= Set task =
Write out all entries word for word.

(Raw records)

----------

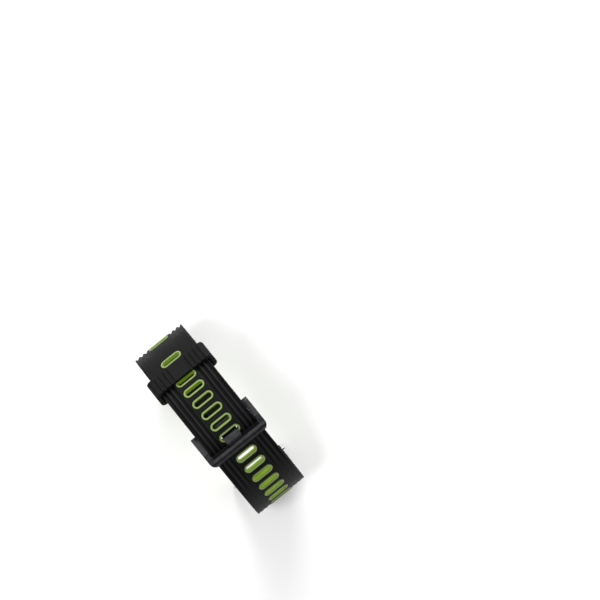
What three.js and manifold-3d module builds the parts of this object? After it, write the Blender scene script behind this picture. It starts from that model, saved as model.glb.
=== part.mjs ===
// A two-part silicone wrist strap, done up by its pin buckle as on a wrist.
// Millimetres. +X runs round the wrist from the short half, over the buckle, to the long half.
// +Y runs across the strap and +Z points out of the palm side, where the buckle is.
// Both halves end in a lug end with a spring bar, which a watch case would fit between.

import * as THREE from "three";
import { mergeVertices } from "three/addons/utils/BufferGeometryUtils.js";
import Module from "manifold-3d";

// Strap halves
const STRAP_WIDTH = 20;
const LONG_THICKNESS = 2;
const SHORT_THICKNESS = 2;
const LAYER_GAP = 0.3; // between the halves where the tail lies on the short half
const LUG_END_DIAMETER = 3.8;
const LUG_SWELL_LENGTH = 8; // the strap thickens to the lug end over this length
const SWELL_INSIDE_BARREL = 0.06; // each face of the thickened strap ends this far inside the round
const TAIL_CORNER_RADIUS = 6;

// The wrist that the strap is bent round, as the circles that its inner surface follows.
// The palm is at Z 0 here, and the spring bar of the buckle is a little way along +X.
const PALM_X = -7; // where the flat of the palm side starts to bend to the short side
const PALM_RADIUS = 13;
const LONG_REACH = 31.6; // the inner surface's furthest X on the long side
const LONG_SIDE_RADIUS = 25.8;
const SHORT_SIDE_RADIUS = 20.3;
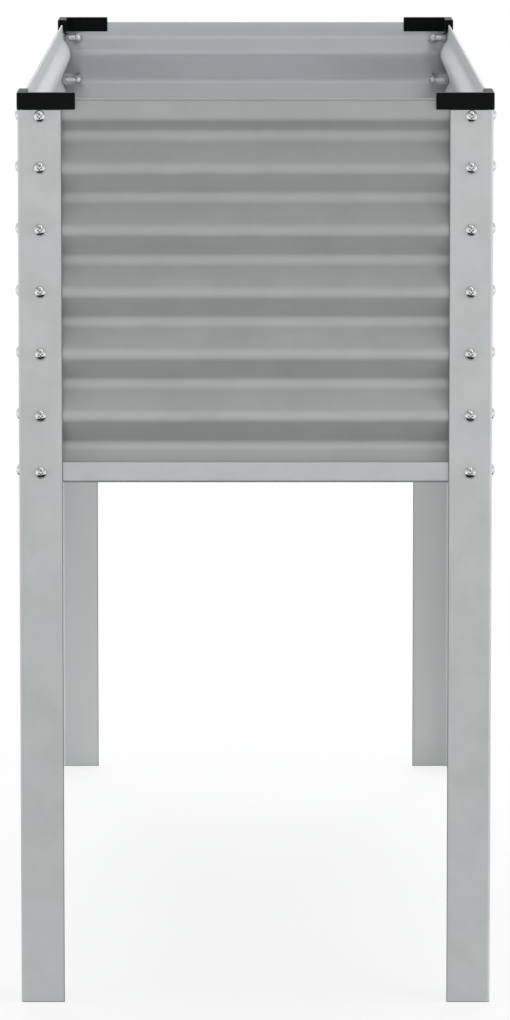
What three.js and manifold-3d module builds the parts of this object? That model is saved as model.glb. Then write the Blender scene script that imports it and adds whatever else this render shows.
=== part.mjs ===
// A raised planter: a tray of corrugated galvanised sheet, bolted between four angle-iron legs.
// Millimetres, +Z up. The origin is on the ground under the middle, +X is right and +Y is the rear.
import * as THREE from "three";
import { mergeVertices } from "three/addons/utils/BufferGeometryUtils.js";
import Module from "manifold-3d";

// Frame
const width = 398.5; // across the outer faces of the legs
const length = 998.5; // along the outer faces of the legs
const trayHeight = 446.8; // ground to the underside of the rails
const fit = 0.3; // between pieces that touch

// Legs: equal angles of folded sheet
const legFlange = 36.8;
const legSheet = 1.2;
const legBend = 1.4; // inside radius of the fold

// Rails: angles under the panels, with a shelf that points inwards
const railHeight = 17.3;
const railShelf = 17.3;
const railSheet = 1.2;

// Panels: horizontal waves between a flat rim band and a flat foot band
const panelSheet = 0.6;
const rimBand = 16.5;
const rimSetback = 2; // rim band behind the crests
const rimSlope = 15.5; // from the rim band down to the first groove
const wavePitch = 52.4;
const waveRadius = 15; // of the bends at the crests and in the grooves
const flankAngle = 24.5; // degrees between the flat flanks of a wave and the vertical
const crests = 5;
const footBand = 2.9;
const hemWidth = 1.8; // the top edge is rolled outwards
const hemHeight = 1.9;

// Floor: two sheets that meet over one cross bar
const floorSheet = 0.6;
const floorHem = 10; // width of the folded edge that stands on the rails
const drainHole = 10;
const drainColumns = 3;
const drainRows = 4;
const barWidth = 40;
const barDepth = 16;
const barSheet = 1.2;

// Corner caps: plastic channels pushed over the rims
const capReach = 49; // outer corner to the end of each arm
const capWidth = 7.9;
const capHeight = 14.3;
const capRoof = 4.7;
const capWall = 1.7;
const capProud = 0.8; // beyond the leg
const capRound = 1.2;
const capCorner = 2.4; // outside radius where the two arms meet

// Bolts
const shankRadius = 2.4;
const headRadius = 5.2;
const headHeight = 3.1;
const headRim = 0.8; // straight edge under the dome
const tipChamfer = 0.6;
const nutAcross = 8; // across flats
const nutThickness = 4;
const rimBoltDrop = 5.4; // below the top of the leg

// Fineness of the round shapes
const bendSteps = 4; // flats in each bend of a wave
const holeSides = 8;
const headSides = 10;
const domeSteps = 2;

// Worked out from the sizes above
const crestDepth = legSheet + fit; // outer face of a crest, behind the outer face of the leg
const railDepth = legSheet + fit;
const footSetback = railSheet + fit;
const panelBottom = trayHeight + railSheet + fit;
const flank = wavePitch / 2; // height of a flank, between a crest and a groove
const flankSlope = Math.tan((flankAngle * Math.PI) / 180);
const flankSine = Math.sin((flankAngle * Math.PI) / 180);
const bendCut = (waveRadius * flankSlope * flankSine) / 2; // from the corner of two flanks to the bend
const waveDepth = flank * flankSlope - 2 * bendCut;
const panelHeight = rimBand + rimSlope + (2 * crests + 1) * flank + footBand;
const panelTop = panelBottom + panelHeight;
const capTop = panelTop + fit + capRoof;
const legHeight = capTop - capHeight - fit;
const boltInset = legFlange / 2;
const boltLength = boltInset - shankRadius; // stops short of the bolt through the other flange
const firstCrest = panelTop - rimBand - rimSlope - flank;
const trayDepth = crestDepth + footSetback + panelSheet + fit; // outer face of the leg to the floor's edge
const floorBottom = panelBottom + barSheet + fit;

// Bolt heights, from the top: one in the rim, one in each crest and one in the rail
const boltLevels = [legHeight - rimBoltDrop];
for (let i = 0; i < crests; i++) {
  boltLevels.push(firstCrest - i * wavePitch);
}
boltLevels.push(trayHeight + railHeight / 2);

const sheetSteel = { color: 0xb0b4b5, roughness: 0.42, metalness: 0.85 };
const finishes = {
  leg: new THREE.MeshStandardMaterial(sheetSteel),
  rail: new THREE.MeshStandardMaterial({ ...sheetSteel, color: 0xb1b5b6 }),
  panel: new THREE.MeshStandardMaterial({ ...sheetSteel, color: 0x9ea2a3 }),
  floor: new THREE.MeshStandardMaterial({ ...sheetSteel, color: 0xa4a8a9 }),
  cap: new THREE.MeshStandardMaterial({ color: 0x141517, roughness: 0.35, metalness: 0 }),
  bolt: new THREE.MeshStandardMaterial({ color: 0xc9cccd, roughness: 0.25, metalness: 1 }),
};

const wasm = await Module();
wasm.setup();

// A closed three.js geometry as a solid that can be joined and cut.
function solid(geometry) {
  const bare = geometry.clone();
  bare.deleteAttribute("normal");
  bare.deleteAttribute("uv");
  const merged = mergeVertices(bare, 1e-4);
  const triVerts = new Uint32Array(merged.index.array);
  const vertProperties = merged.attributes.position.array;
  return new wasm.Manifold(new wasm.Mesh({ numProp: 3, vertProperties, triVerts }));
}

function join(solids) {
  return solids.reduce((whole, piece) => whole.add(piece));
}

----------

= Written reply =
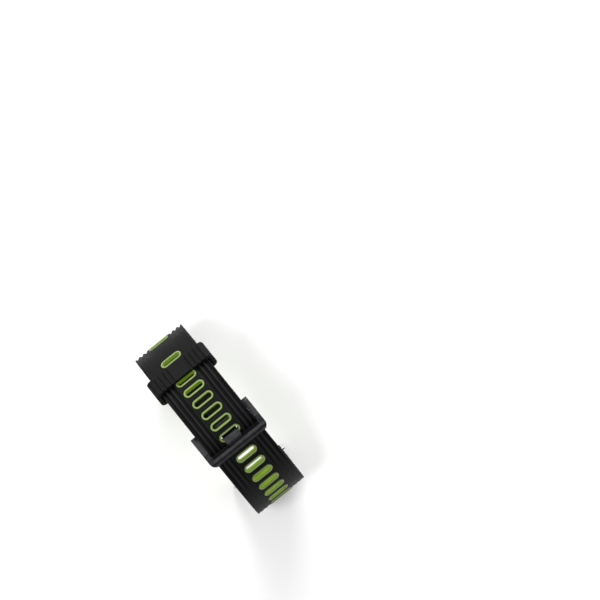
What three.js and manifold-3d module builds the parts of this object? After it, write the Blender scene script behind this picture. It starts from that model, saved as model.glb.
=== part.mjs ===
// A two-part silicone wrist strap, done up by its pin buckle as on a wrist.
// Millimetres. +X runs round the wrist from the short half, over the buckle, to the long half.
// +Y runs across the strap and +Z points out of the palm side, where the buckle is.
// Both halves end in a lug end with a spring bar, which a watch case would fit between.

import * as THREE from "three";
import { mergeVertices } from "three/addons/utils/BufferGeometryUtils.js";
import Module from "manifold-3d";

// Strap halves
const STRAP_WIDTH = 20;
const LONG_THICKNESS = 2;
const SHORT_THICKNESS = 2;
const LAYER_GAP = 0.3; // between the halves where the tail lies on the short half
const LUG_END_DIAMETER = 3.8;
const LUG_SWELL_LENGTH = 8; // the strap thickens to the lug end over this length
const SWELL_INSIDE_BARREL = 0.06; // each face of the thickened strap ends this far inside the round
const TAIL_CORNER_RADIUS = 6;

// The wrist that the strap is bent round, as the circles that its inner surface follows.
// The palm is at Z 0 here, and the spring bar of the buckle is a little way along +X.
const PALM_X = -7; // where the flat of the palm side starts to bend to the short side
const PALM_RADIUS = 13;
const LONG_REACH = 31.6; // the inner surface's furthest X on the long side
const LONG_SIDE_RADIUS = 25.8;
const SHORT_SIDE_RADIUS = 20.3;
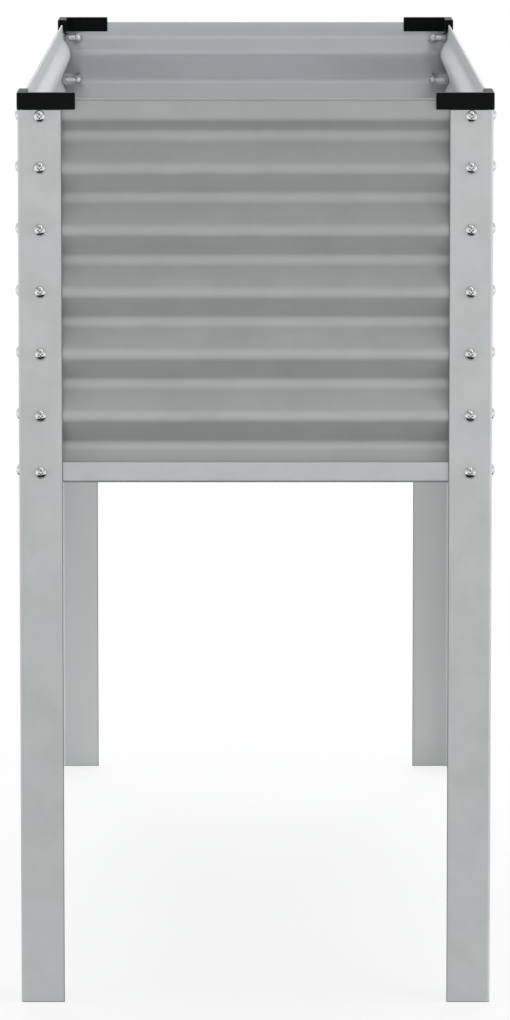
What three.js and manifold-3d module builds the parts of this object? That model is saved as model.glb. Then write the Blender scene script that imports it and adds whatever else this render shows.
=== part.mjs ===
// A raised planter: a tray of corrugated galvanised sheet, bolted between four angle-iron legs.
// Millimetres, +Z up. The origin is on the ground under the middle, +X is right and +Y is the rear.
import * as THREE from "three";
import { mergeVertices } from "three/addons/utils/BufferGeometryUtils.js";
import Module from "manifold-3d";

// Frame
const width = 398.5; // across the outer faces of the legs
const length = 998.5; // along the outer faces of the legs
const trayHeight = 446.8; // ground to the underside of the rails
const fit = 0.3; // between pieces that touch

// Legs: equal angles of folded sheet
const legFlange = 36.8;
const legSheet = 1.2;
const legBend = 1.4; // inside radius of the fold

// Rails: angles under the panels, with a shelf that points inwards
const railHeight = 17.3;
const railShelf = 17.3;
const railSheet = 1.2;

// Panels: horizontal waves between a flat rim band and a flat foot band
const panelSheet = 0.6;
const rimBand = 16.5;
const rimSetback = 2; // rim band behind the crests
const rimSlope = 15.5; // from the rim band down to the first groove
const wavePitch = 52.4;
const waveRadius = 15; // of the bends at the crests and in the grooves
const flankAngle = 24.5; // degrees between the flat flanks of a wave and the vertical
const crests = 5;
const footBand = 2.9;
const hemWidth = 1.8; // the top edge is rolled outwards
const hemHeight = 1.9;

// Floor: two sheets that meet over one cross bar
const floorSheet = 0.6;
const floorHem = 10; // width of the folded edge that stands on the rails
const drainHole = 10;
const drainColumns = 3;
const drainRows = 4;
const barWidth = 40;
const barDepth = 16;
const barSheet = 1.2;

// Corner caps: plastic channels pushed over the rims
const capReach = 49; // outer corner to the end of each arm
const capWidth = 7.9;
const capHeight = 14.3;
const capRoof = 4.7;
const capWall = 1.7;
const capProud = 0.8; // beyond the leg
const capRound = 1.2;
const capCorner = 2.4; // outside radius where the two arms meet

// Bolts
const shankRadius = 2.4;
const headRadius = 5.2;
const headHeight = 3.1;
const headRim = 0.8; // straight edge under the dome
const tipChamfer = 0.6;
const nutAcross = 8; // across flats
const nutThickness = 4;
const rimBoltDrop = 5.4; // below the top of the leg

// Fineness of the round shapes
const bendSteps = 4; // flats in each bend of a wave
const holeSides = 8;
const headSides = 10;
const domeSteps = 2;

// Worked out from the sizes above
const crestDepth = legSheet + fit; // outer face of a crest, behind the outer face of the leg
const railDepth = legSheet + fit;
const footSetback = railSheet + fit;
const panelBottom = trayHeight + railSheet + fit;
const flank = wavePitch / 2; // height of a flank, between a crest and a groove
const flankSlope = Math.tan((flankAngle * Math.PI) / 180);
const flankSine = Math.sin((flankAngle * Math.PI) / 180);
const bendCut = (waveRadius * flankSlope * flankSine) / 2; // from the corner of two flanks to the bend
const waveDepth = flank * flankSlope - 2 * bendCut;
const panelHeight = rimBand + rimSlope + (2 * crests + 1) * flank + footBand;
const panelTop = panelBottom + panelHeight;
const capTop = panelTop + fit + capRoof;
const legHeight = capTop - capHeight - fit;
const boltInset = legFlange / 2;
const boltLength = boltInset - shankRadius; // stops short of the bolt through the other flange
const firstCrest = panelTop - rimBand - rimSlope - flank;
const trayDepth = crestDepth + footSetback + panelSheet + fit; // outer face of the leg to the floor's edge
const floorBottom = panelBottom + barSheet + fit;

// Bolt heights, from the top: one in the rim, one in each crest and one in the rail
const boltLevels = [legHeight - rimBoltDrop];
for (let i = 0; i < crests; i++) {
  boltLevels.push(firstCrest - i * wavePitch);
}
boltLevels.push(trayHeight + railHeight / 2);

const sheetSteel = { color: 0xb0b4b5, roughness: 0.42, metalness: 0.85 };
const finishes = {
  leg: new THREE.MeshStandardMaterial(sheetSteel),
  rail: new THREE.MeshStandardMaterial({ ...sheetSteel, color: 0xb1b5b6 }),
  panel: new THREE.MeshStandardMaterial({ ...sheetSteel, color: 0x9ea2a3 }),
  floor: new THREE.MeshStandardMaterial({ ...sheetSteel, color: 0xa4a8a9 }),
  cap: new THREE.MeshStandardMaterial({ color: 0x141517, roughness: 0.35, metalness: 0 }),
  bolt: new THREE.MeshStandardMaterial({ color: 0xc9cccd, roughness: 0.25, metalness: 1 }),
};

const wasm = await Module();
wasm.setup();

// A closed three.js geometry as a solid that can be joined and cut.
function solid(geometry) {
  const bare = geometry.clone();
  bare.deleteAttribute("normal");
  bare.deleteAttribute("uv");
  const merged = mergeVertices(bare, 1e-4);
  const triVerts = new Uint32Array(merged.index.array);
  const vertProperties = merged.attributes.position.array;
  return new wasm.Manifold(new wasm.Mesh({ numProp: 3, vertProperties, triVerts }));
}

function join(solids) {
  return solids.reduce((whole, piece) => whole.add(piece));
}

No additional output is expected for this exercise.